У нас в России, к сожалению, никогда не было традиции мягкой силы. Мы всегда считали, еще с допетровских времен, что нас должны не столько уважать, сколько бояться. Мне кажется, одной из причин поражения Советского Союза в холодной войне было как раз то, что он не смог зажечь в иностранцах желание стать советскими. В 1920-х годах это еще получалось — весь мир горел идеей революции, но уже с конца НЭПа все это начало сворачиваться.

Есть такая старая шутка: вот хочу я эмигрировать — поеду в Штаты. И куда я поселюсь? — В Санта-Барбару. Почему в Санта-Барбару? Потому что там я знаю всех. А какое желание мы транслируем жителям Азии, Африки, Европы для того, чтобы примкнуть к нам? Какой образ жизни предлагаем им?
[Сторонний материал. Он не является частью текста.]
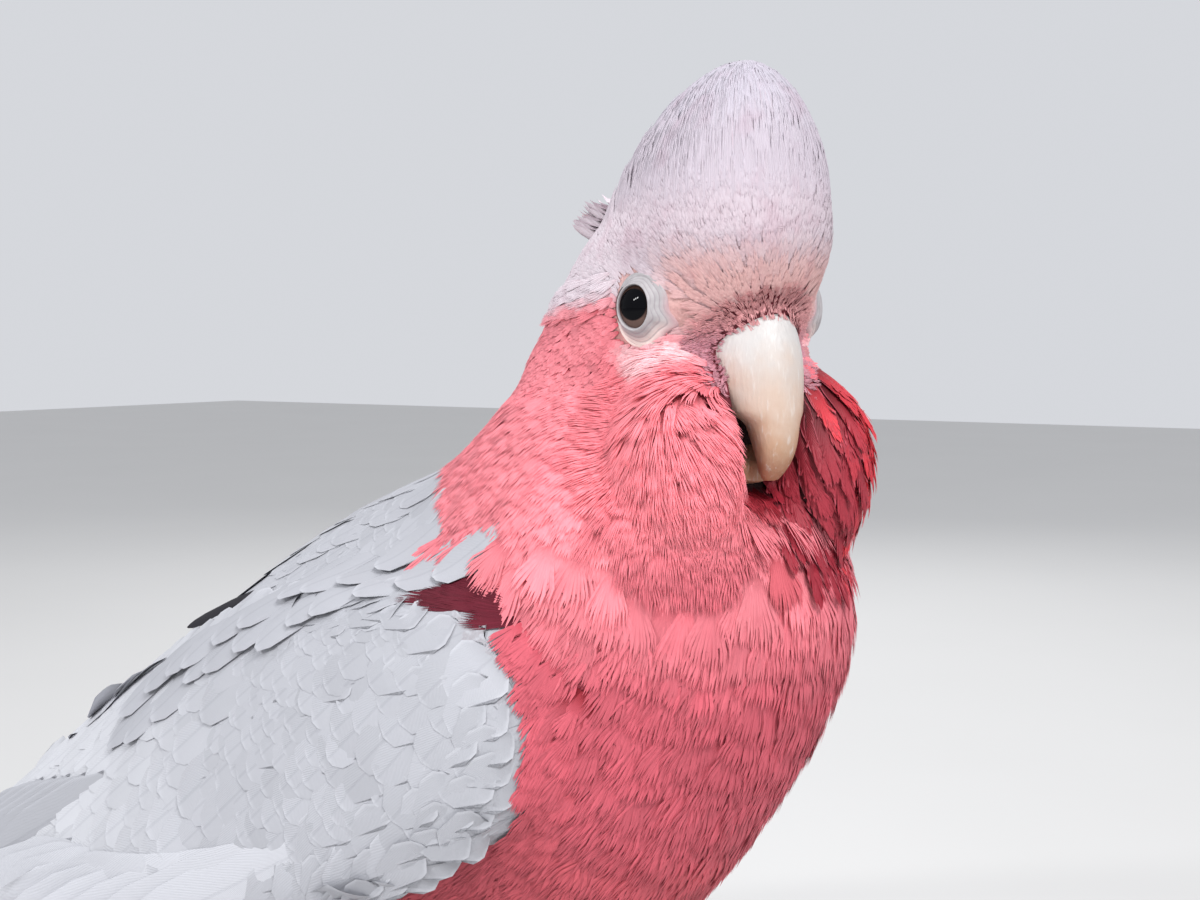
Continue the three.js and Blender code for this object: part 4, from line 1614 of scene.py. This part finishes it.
def make_wing_feathers(word):
    """The folded flight feathers: long primaries, secondaries over them, and tertials on top."""
    rng = np.random.default_rng(50 + SIDES[word])
    coat = Coat()
    rows = [
        # how many, tips forward, length, root over and tip over the lower edge, half, lift, colour
        (7, (-122, -173), 74, (13, 11), (2.5, 0.8), 4.8, (0.7, 0.2), COLOUR["flight_dark"]),
        (9, (-40, -116), 52, (16, 15), (1.2, 2.2), 6.2, (1.3, 0.8), COLOUR["secondary"]),
        (6, (-104, -152), 44, (28, 20), (9, 5), 6.6, (1.8, 1.2), COLOUR["mantle"]),
    ]
    for count, tips, length, root_over, tip_over, half, lift, colour in rows:
        ends = np.linspace(*tips, count)
        starts = ends + length
        start_up = wing_low(starts) + np.linspace(*root_over, count)
        start_up = np.minimum(start_up, wing_high(starts) - 4)
        end_up = wing_low(ends) + np.linspace(*tip_over, count)
        spines = side_spines(word, np.stack([starts, start_up], 1), np.stack([ends, end_up], 1))
        halves = np.full(count, half)
        stacked(coat, rng, spines, halves, np.linspace(*lift, count), colour, colour, **FLIGHT_FORM)
    finish(coat.make(f"flight_feathers_{word}", beside_wing, FLIGHT_MATERIAL), "flight_feathers")


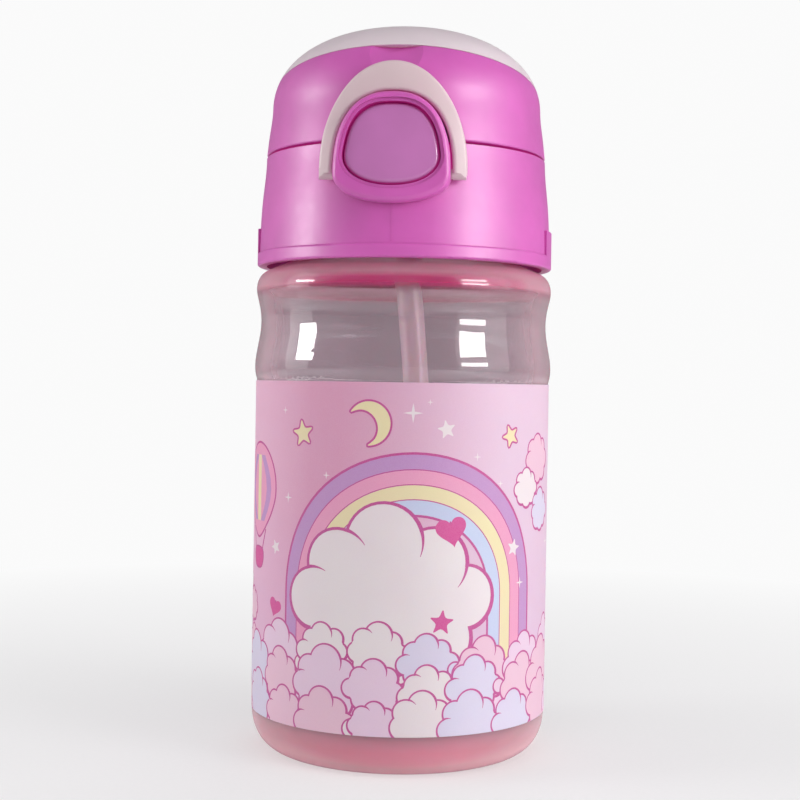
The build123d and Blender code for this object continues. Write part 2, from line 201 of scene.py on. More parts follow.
def clear_plastic(name, rgb):
    """Tinted see-through copolyester, milkier at grazing angles, in its foot and in its bead; the
    bead's milk carries a painted reflection of the magenta lid and a painted highlight along its
    top.
    """
    n = new_material(name)
    height = n.axes()["Z"]
    facing = n.add("ShaderNodeLayerWeight", Blend=0.35).outputs["Facing"]
    flow = n.bump(n.noise(scale=90), 0.05 * MM)
    glass = n.shader(
        Base_Color=(0.985, 0.955, 0.98, 1), Normal=flow, IOR=1.54, Transmission_Weight=1.0,
        Roughness=n.ramp(n.noise(scale=140, detail=3), 0.35, 0.7, 0.015, 0.045),
    )
    side = n.ramp(facing, 0.08, 0.38)
    foot_tint = n.mix(side, linear((255, 158, 180)), linear((226, 178, 186)))
    # Painted reflection and highlight: the bead is painted magenta-pink where it faces the camera,
    # as the lid seen in it, paler towards its edges, and paler again along its top.
    bead_reflection = n.mix(side, linear((225, 80, 138)), linear((240, 186, 200)))
    bead_reflection = n.mix(n.ramp(height, *BEAD_TOP_HIGHLIGHT), bead_reflection, linear((246, 180, 196)))
    milk = n.mix(n.ramp(height, *FOOT_TINT), linear((250, 208, 216)), foot_tint)
    milk = n.mix(n.ramp(height, *BEAD_LID_REFLECTION), milk, bead_reflection)
    cloudy = n.shader(
        Base_Color=milk, Roughness=0.2, Normal=flow, IOR=1.5,
        Subsurface_Weight=0.6, Subsurface_Scale=4 * MM, Subsurface_Radius=(1.0, 0.6, 0.7),
    )
    foot = n.ramp(height, *FOOT_CLOUD, 0.0, 0.7)
    bead = n.ramp(height, *BEAD_CLOUD, 0.0, 0.26)
    rim = n.ramp(facing, 0.24, 0.8, 0.05, 0.45)
    share = n.maths("ADD", n.maths("ADD", foot, bead), rim, clamp=True)
    wall = n.blend(share, glass, cloudy)
    inside = n.add("ShaderNodeVolumeAbsorption", Color=linear(rgb), Density=45.0)
    n.put(n.out.inputs["Volume"], inside.outputs[0])
    return n.finish(n.blend(n.ray("Is Shadow Ray"), wall, n.see_through((0.93, 0.86, 0.90))))


def silicone(name, rgb):
    """Soft translucent rubber with a fine matt bloom."""
    n = new_material(name)
    base = linear(rgb)
    cloud = n.mix(n.ramp(n.noise(scale=160, detail=4), 0.3, 0.7), shade(base, 0.9), base)
    bloom = n.ramp(n.noise(scale=900, detail=5, rough=0.7), 0.3, 0.7, 0.38, 0.55)
    return n.finish(n.shader(
        Base_Color=cloud, Roughness=bloom, IOR=1.43, Transmission_Weight=0.16, Sheen_Weight=0.15,
        Normal=n.bump(n.noise(scale=3000, detail=3, rough=0.7), 0.006 * MM),
        Subsurface_Weight=0.6, Subsurface_Scale=4 * MM, Subsurface_Radius=(1, 0.9, 0.9),
    ))


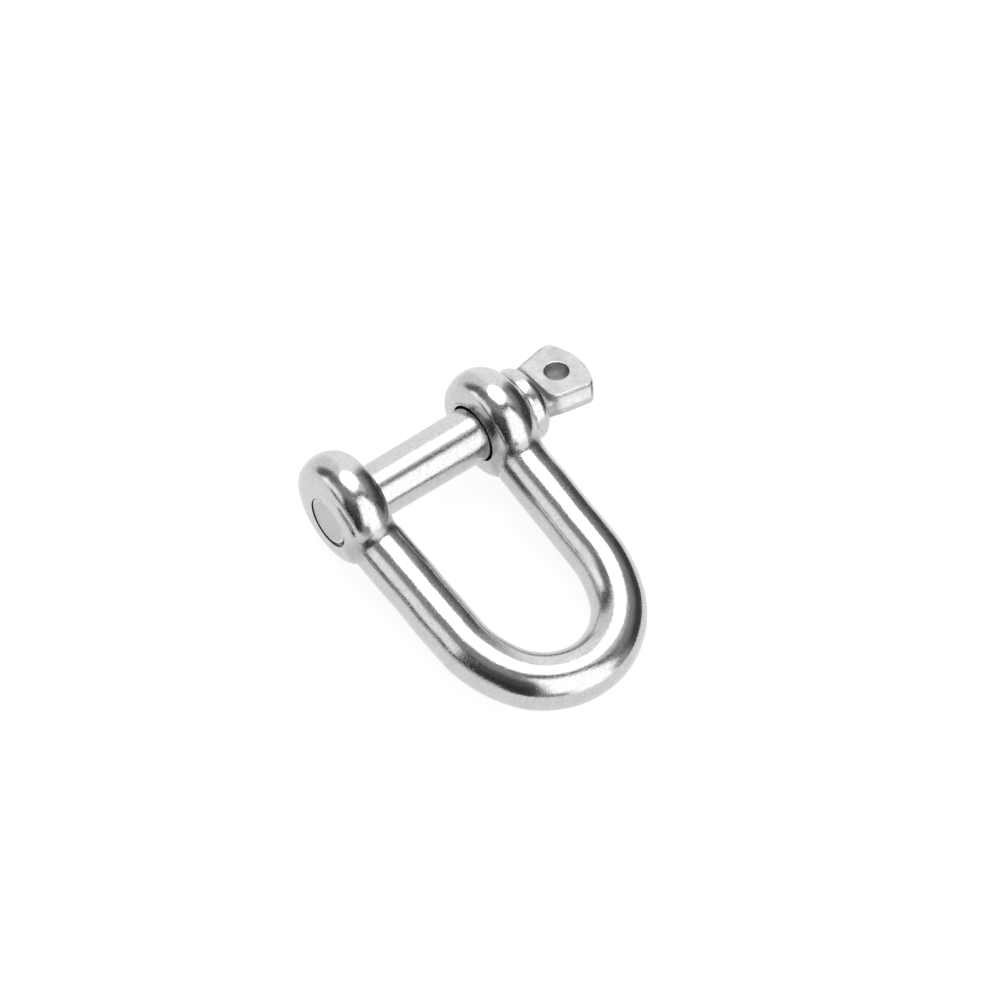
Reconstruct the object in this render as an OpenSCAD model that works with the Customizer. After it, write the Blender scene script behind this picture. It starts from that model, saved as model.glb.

Вино — оно про это. Про транснациональную дружбу, про общие ценности, которые зарыты в саму глубину даже не сознания — пищевода. А еще про то, что мир вина никогда не знал и не может знать границ. Он просто не работает взаперти: винограды, лозы, удобрения, технологии — постоянно перемещаются туда-сюда. И теми очень ощутимыми успехами, которых российское виноделие успело достичь за считаные даже не десятилетия — годы — мы во многом обязаны иностранцам, которые приезжали в Россию и работали здесь, и тому, что наши виноделы много ездили за границу, стажировались там.

Виноделие сейчас — одна из редких красных нитей, которые по-прежнему связывают нас с Европой. И что бы ни говорили на форумах, мы не азиаты, не арабы — мы европейские люди. По крайней мере, в западной части России. И это никуда не денется. Мы не начнем носить арабские одеяния, есть рис палочками на завтрак — этого не будет.

Вы — генеральный директор Франко-российской торговой палаты, вице-президент Федерации шахмат РФ, историк, фотограф. В 2013 году вы участвовали в подписании соглашения с Лувром о развитии русской экспозиции, до этого — запускали русскую серию во французском издательстве Cherche-Midi. Как связаны все ваши сферы деятельности?

Все, чем я занимаюсь, нацелено на то, чтобы сохранить гуманитарное, гуманистическое, культуроведческое — целостность нашего внутреннего российско-европейского мира. Что бы я ни делал — привозил 50 веселых бордосцев в Россию, устраивал чемпионаты по поеданию яиц с майонезом или фотографировал.

Та же фотография — очень политическая вещь. Она максимально виральна, работает с разными аудиториями, и по себестоимости — простите, не гастроли Большого театра или строительство новой хоккейной площадки. А мы, как говорил Энсел Адамс, фотографируем книгами, которые читали, людьми, которых любили, музыкой, которую слушали. И фотография дает возможность распространить свои ценности, достучаться не только до семьи, друзей, коллег, но и до тех, с кем у нас совсем мало общего.

Я убежден, что нет ничего интереснее людей. Заниматься сохранением общечеловеческих, гуманистических, европейских ценностей сейчас крайне опасно, невыгодно — и желающих мало. Но, может быть, это и хорошо, потому что дорога открыта — делай не хочу.